**Provided information**.
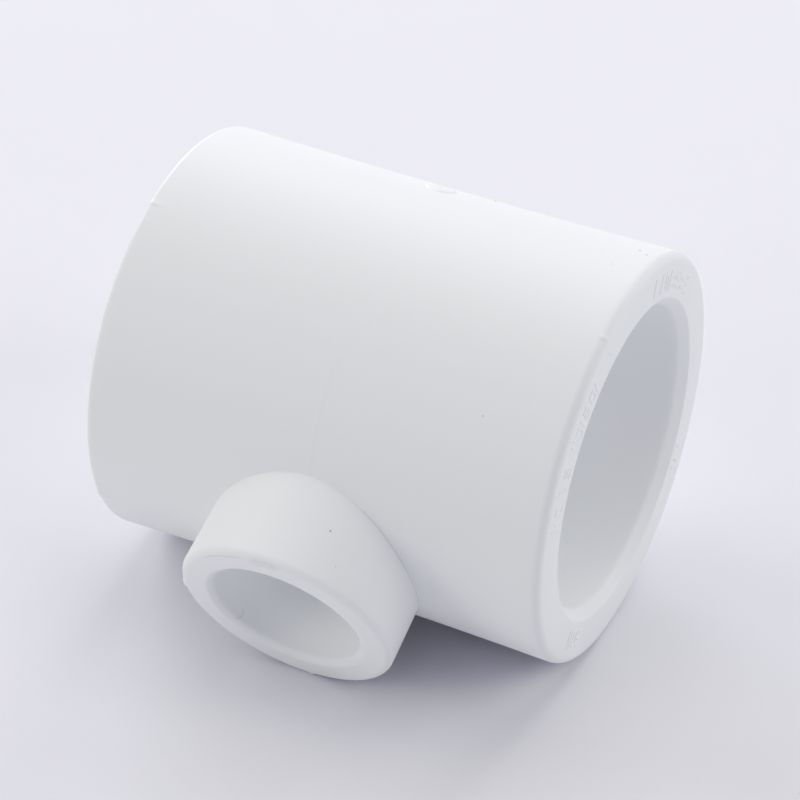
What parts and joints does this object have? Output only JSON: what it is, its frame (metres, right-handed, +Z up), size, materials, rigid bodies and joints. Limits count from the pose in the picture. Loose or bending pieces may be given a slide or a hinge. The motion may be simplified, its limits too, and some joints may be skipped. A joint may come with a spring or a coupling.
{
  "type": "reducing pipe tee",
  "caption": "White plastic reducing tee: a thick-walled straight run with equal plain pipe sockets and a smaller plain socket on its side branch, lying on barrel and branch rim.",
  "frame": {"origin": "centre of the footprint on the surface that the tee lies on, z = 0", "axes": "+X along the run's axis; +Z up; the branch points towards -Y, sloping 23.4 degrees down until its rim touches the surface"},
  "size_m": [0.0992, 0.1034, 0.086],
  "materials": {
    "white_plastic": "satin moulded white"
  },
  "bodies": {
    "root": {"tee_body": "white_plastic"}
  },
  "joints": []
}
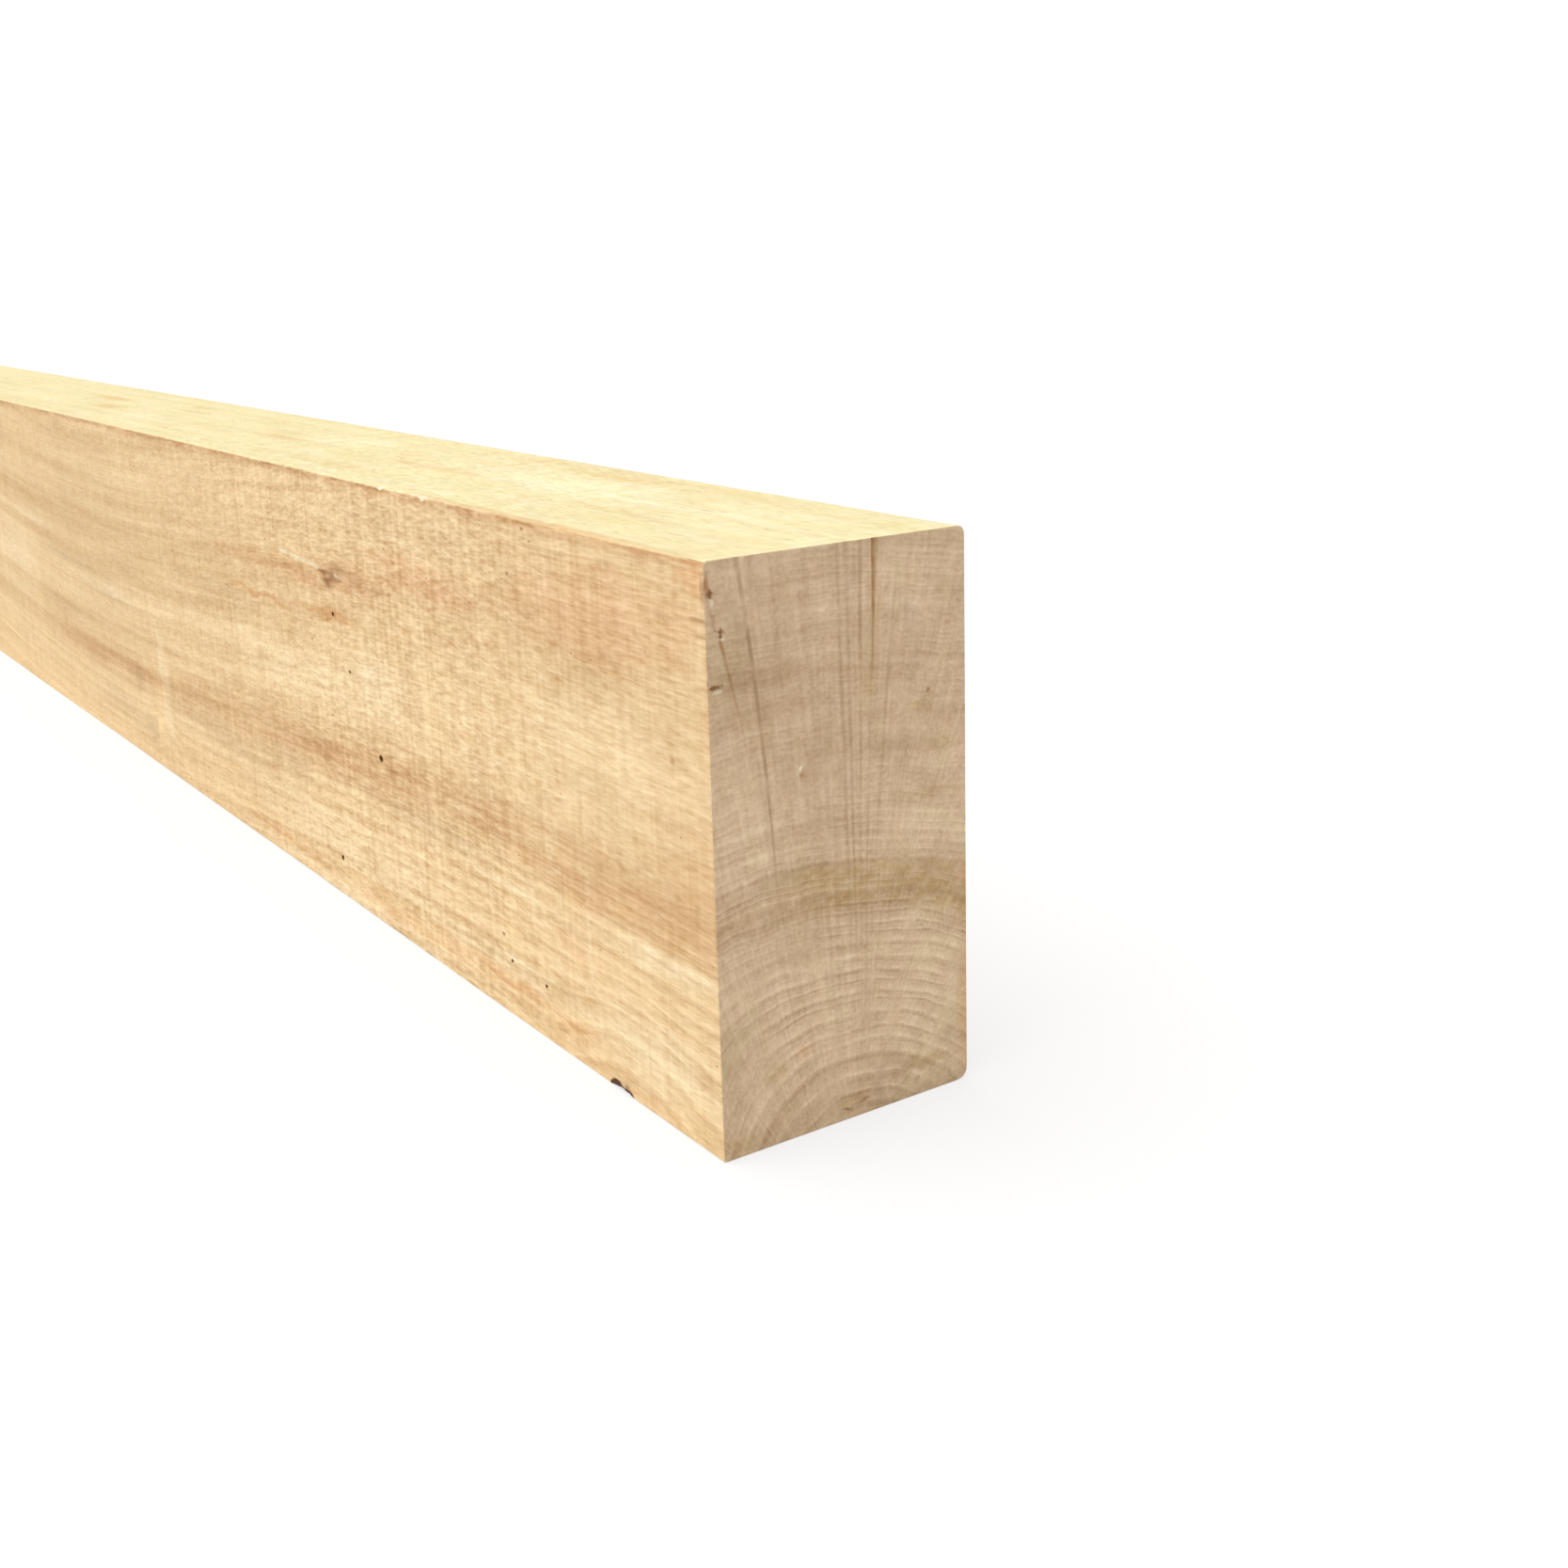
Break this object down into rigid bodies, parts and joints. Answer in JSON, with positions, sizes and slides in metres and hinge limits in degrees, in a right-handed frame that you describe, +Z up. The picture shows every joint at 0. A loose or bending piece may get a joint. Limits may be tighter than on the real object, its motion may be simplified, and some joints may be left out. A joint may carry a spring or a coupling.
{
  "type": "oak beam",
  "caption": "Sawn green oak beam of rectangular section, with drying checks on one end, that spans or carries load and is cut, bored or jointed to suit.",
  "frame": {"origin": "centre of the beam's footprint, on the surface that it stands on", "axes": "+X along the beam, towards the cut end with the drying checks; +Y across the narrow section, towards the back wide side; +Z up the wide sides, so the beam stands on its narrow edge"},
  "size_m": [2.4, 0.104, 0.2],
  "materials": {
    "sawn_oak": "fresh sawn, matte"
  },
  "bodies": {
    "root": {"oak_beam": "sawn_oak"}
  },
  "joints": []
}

**Problem description**. Repeat the entries shown above, every one, word for word.

**Full output**.
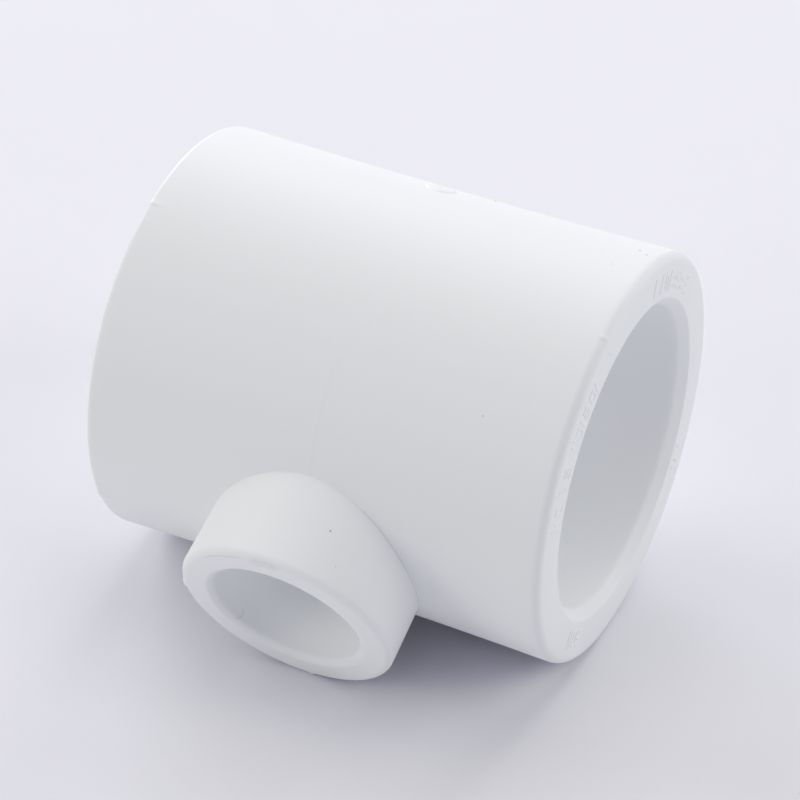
What parts and joints does this object have? Output only JSON: what it is, its frame (metres, right-handed, +Z up), size, materials, rigid bodies and joints. Limits count from the pose in the picture. Loose or bending pieces may be given a slide or a hinge. The motion may be simplified, its limits too, and some joints may be skipped. A joint may come with a spring or a coupling.
{
  "type": "reducing pipe tee",
  "caption": "White plastic reducing tee: a thick-walled straight run with equal plain pipe sockets and a smaller plain socket on its side branch, lying on barrel and branch rim.",
  "frame": {"origin": "centre of the footprint on the surface that the tee lies on, z = 0", "axes": "+X along the run's axis; +Z up; the branch points towards -Y, sloping 23.4 degrees down until its rim touches the surface"},
  "size_m": [0.0992, 0.1034, 0.086],
  "materials": {
    "white_plastic": "satin moulded white"
  },
  "bodies": {
    "root": {"tee_body": "white_plastic"}
  },
  "joints": []
}
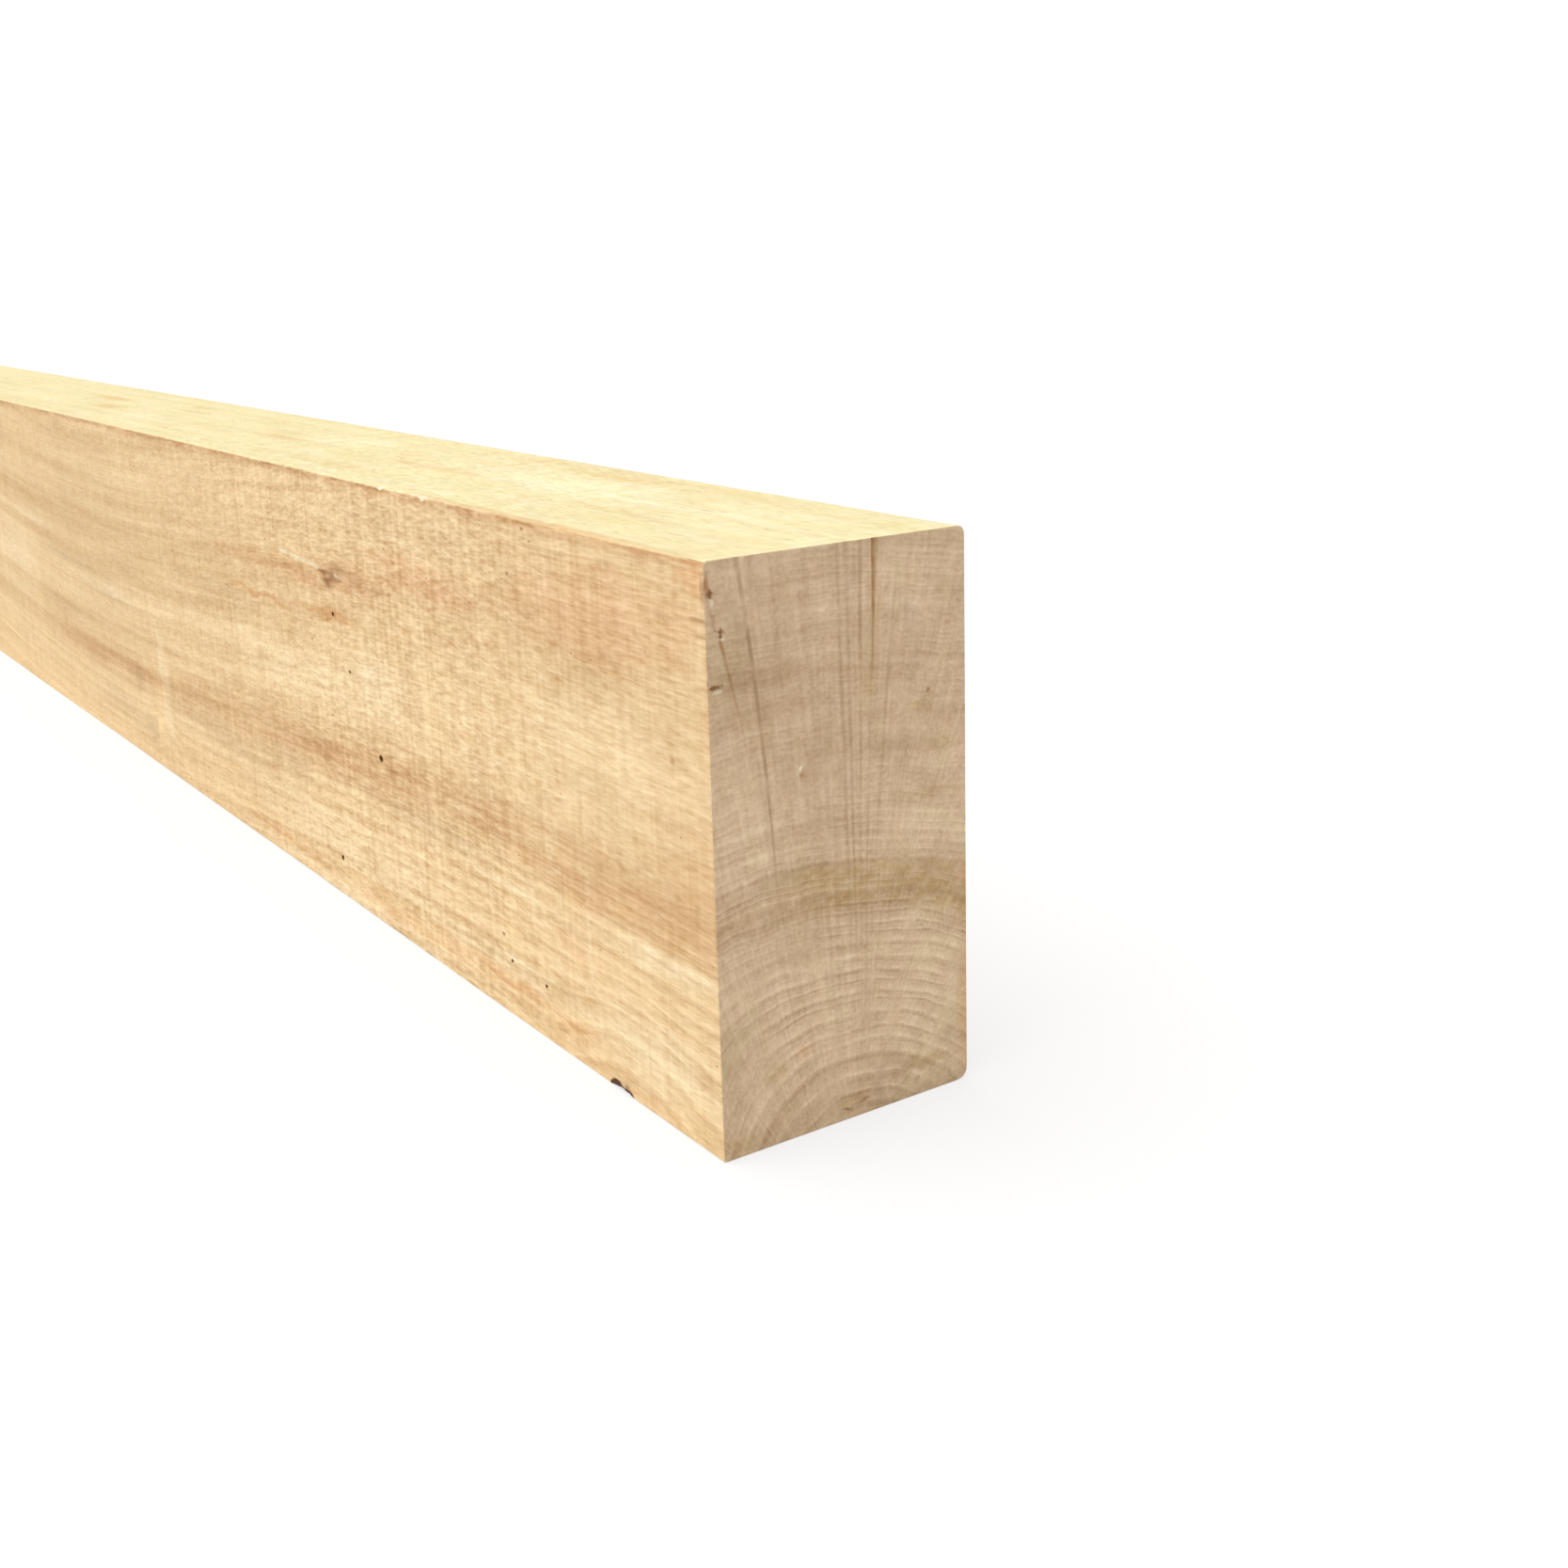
Break this object down into rigid bodies, parts and joints. Answer in JSON, with positions, sizes and slides in metres and hinge limits in degrees, in a right-handed frame that you describe, +Z up. The picture shows every joint at 0. A loose or bending piece may get a joint. Limits may be tighter than on the real object, its motion may be simplified, and some joints may be left out. A joint may carry a spring or a coupling.
{
  "type": "oak beam",
  "caption": "Sawn green oak beam of rectangular section, with drying checks on one end, that spans or carries load and is cut, bored or jointed to suit.",
  "frame": {"origin": "centre of the beam's footprint, on the surface that it stands on", "axes": "+X along the beam, towards the cut end with the drying checks; +Y across the narrow section, towards the back wide side; +Z up the wide sides, so the beam stands on its narrow edge"},
  "size_m": [2.4, 0.104, 0.2],
  "materials": {
    "sawn_oak": "fresh sawn, matte"
  },
  "bodies": {
    "root": {"oak_beam": "sawn_oak"}
  },
  "joints": []
}